Archaeologists have discovered evidence of a pre-historic monumental landscape under Oxford while excavating the former Radcliffe Infirmary site.
Durham University are holding their 31st Theoretical Archaeology Group annual meeting between Thursday December 17th and Saturday December 19th 2009. One paper will be on "Developing Anarchist Archaeologies". HAD will follow up on any interesting outcomes.
This session explores the interpretation of past social dynamics within the framework of the political philosophy of anarchism. Stemming from Paul Feyerabend’s epistemological anarchism, anarchist theory has featured at times prominently as a critique of positivist and functionalist frameworks in archaeology, highlighting the need for multi-vocality and contextual approaches. Although not entirely unrelated to this heritage, this session focusses instead on how anarchism can be deployed to understand specific archaeological contexts and how such analysis can feed not only feed into the current theoretical discourse in archaeology and anthropology, but also how this can help to develop a social theory of anarchism.
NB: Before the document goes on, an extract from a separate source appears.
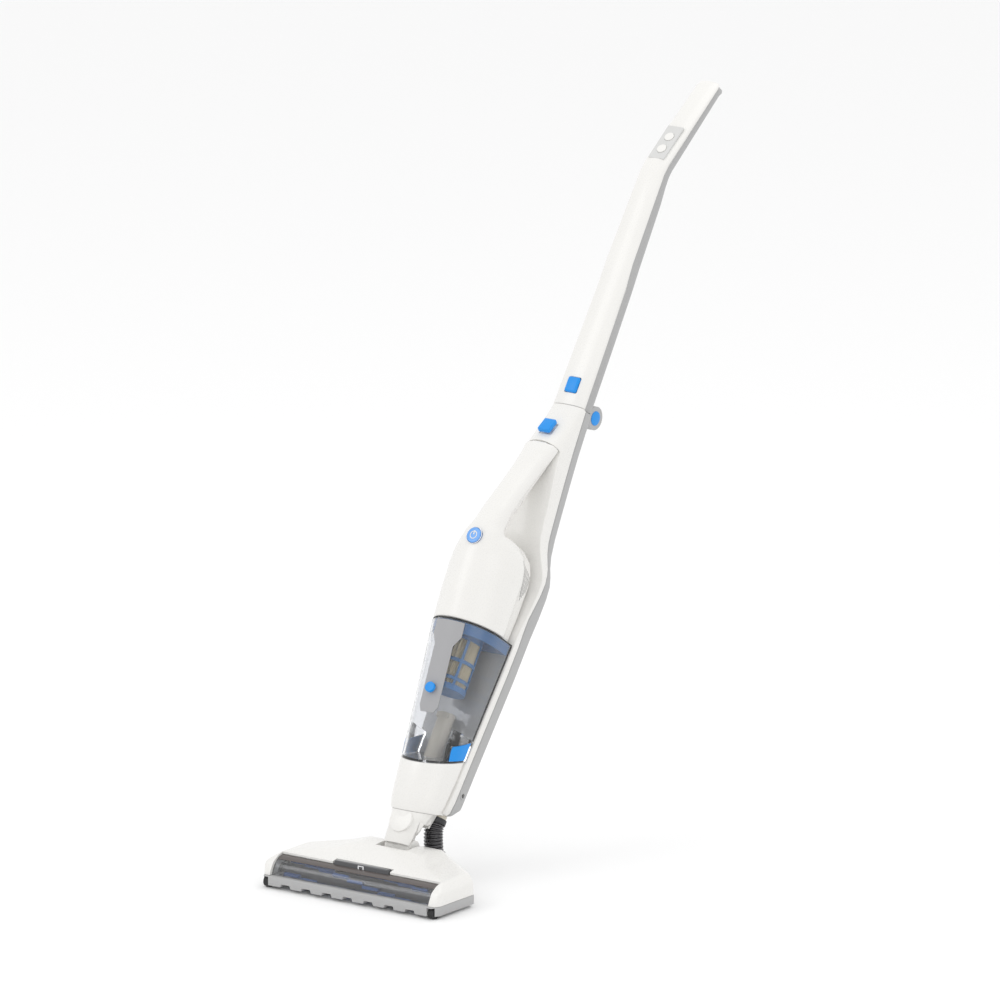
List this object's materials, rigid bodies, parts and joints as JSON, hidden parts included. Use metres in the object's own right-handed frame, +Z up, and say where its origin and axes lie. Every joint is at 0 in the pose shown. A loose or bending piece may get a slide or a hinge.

An anarchist social theory holds that there is no directionality to history and that societies’ desire to prevent or overcome various forms of domination and hierarchy provides a framework in which to understand socio-cultural change and stability. Critiquing the social evolutionary notion that competition drives economic, social and cultural innovation – also contained within capitalist perspectives on past economics – a social theory of anarchism highlights peoples’ capacities for co-operation, voluntary association, intentionality, and the importance of political imagination. As such, it can provide an alternative perspective on key issues in archaeological theory, such as adaptation, the emergence of social complexity and theories of state formation and collapse. Amongst other, we encourage submissions which explore instances of the development of co-operative social movements and which challenge assumptions about the inevitability of the formation of hierarchies in human societies.